SOUND OFF: For a stronger BC, it’s time for a change
DEAR MR. EBY and Members of the Legislature,
I write this open letter to you all concerning a topic that I feel is critically important — the archaic practice of Daylight Savings in British Columbia. In 2019, BC held a referendum to end the practice of Daylight Savings, which passed. Your predecessors’ set up the legislation to enact it. Yet you have sat on it, and here we are in 2025 with another time change on our hands.

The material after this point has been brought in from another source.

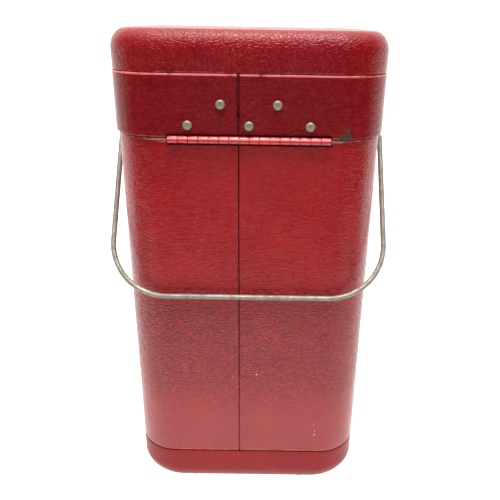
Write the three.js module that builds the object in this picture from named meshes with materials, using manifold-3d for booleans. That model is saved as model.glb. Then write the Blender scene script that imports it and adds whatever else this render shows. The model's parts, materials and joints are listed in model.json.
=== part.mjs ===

The primary excuse used for the delay of this enactment has been that our trading partners south of the border have not implemented a similar end to Daylight Savings. In the light of the economic uncertainty being generated by the U.S. and the geopolitical turmoil of the Trump administration, I find this to remain a poor excuse. But even if there wasn’t this uncertainty, I would consider it a poor excuse. You and the other premiers talk of breaking down barriers for interprovincial trade to produce a stronger, self-sufficient Canadian economy. Perhaps this mindset of “we couldn’t possibly trade with someone in a different time zone!” is exactly one of those barriers that needs to be broken. After all, our fellow Canadians to the north of us have already ended the practice, and indeed even part of our own province exists in a different time zone. Can you provide evidence that trade between Vancouver and Whitehorse or between Vancouver and Cranbrook has been negatively impacted by these time differences?
The fact is that changing our clocks twice a year disrupts nearly every person in the province. There is even growing scientific and research-based evidence that productivity is lost due to the disruption in our sleep cycles every year. So, by stalling on this topic to “protect trade” you may, in fact, be harming our economy.